Gershom Scholem argued that the entire Zohar was written by Moshe de Leon, a prolific 13th century kabbalist, including the earliest strata of the Zohar to the latest—from the work called Midrash ha-Ne’lam through the sections called the Idrot—even though many difficulties remained with this broad-brush thesis.
In the late 1980’s Yehudah Liebes, one of our generation’s foremost academic Zohar experts concluded that while Moshe de Leon may have been the primary author of the Zoharic compendium, he also served as editor, incorporating the works of others with whom he did not necessarily agree.
And for some time this new approach was adopted by scholarly consensus. Over the last decade there have been three primary responses to Liebes’ thesis.
Some scholars, many of them Liebes’ Hebrew University students, fine-tuned his argument, suggesting that there is another stratum of Zoharic literature. While the old topography of the Zohar’s textual composition had three stages—1. Midrash ha-Ne’lam; 2. Epic Layer of the Zohar (Zohar on the Torah); 3. Tiqqunei Zohar & Ra’aya Mehemna—according to the new scheme another layer intervened between numbers 2 & 3, and this came to be called the mediating or middle layer, i.e. the stratum written after most of the Zohar had been written.
To speak historically, we currently use a basic four-part scheme of authorship:
- Midrash ha-Ne’lam on the Torah;
- Epic Layer of the Zohar (Meroz’s name for guf ha-Zohar);
- a mediating period before Tiqqunei Zohar and Raya Mehemna, containing parts of Saba of Mishpatim, Yanoqa, Zohar Shir ha-Shirim, Idrot, Sifra di-Tseni’uta, Matnitin, Tosefta (and more);
- Tiqqunei Zohar and Raya Mehemna.
A second response to Liebes’ thesis has been pushed primarily by Ronit Meroz through careful study of Zoharic manuscripts in comparison with other contemporary (14th century) kabbalists. She has suggested that Sitrei Torah came from the pen of Rabbi Yaakov Shatz, and that large sections of Zohar Hadash came from Rabbi Yosef Angelet. These assignations are intriguing but probably require further investigation.
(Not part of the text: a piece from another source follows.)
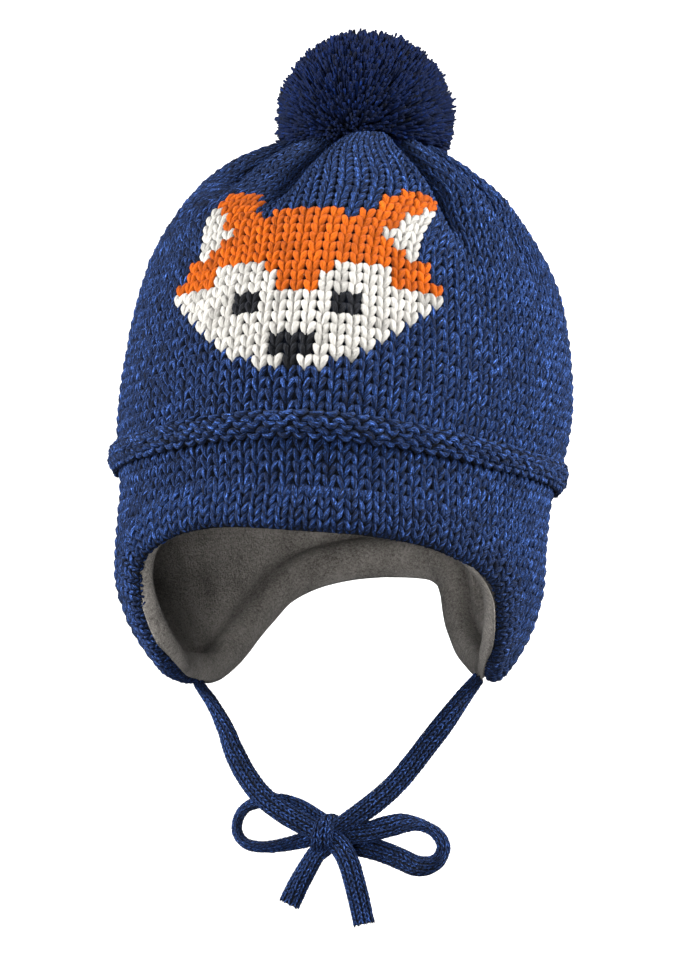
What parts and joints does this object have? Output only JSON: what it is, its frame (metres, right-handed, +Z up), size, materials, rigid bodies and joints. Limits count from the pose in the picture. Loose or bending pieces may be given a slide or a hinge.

The possibility remains that the Zohar texts and their “sister” texts may have had a source in common rather than originating from the same author.
A third response has been that of Daniel Abrams who argues that the Zohar is more a collection of literary phenomena bearing accretions and losses evolving over centuries into the anthology now called Zohar. For Abrams, Zoharic authorship is chimerical, and the best we can hope for is to observe trends of development over time through assiduous examination of the manuscripts.
The scholarship of Yehuda Liebes and Ronit Meroz has been very helpful in tracking down textual affinities between texts that appear in the printed Zohar and works written by kabbalists living in the late 13th-early 14th century.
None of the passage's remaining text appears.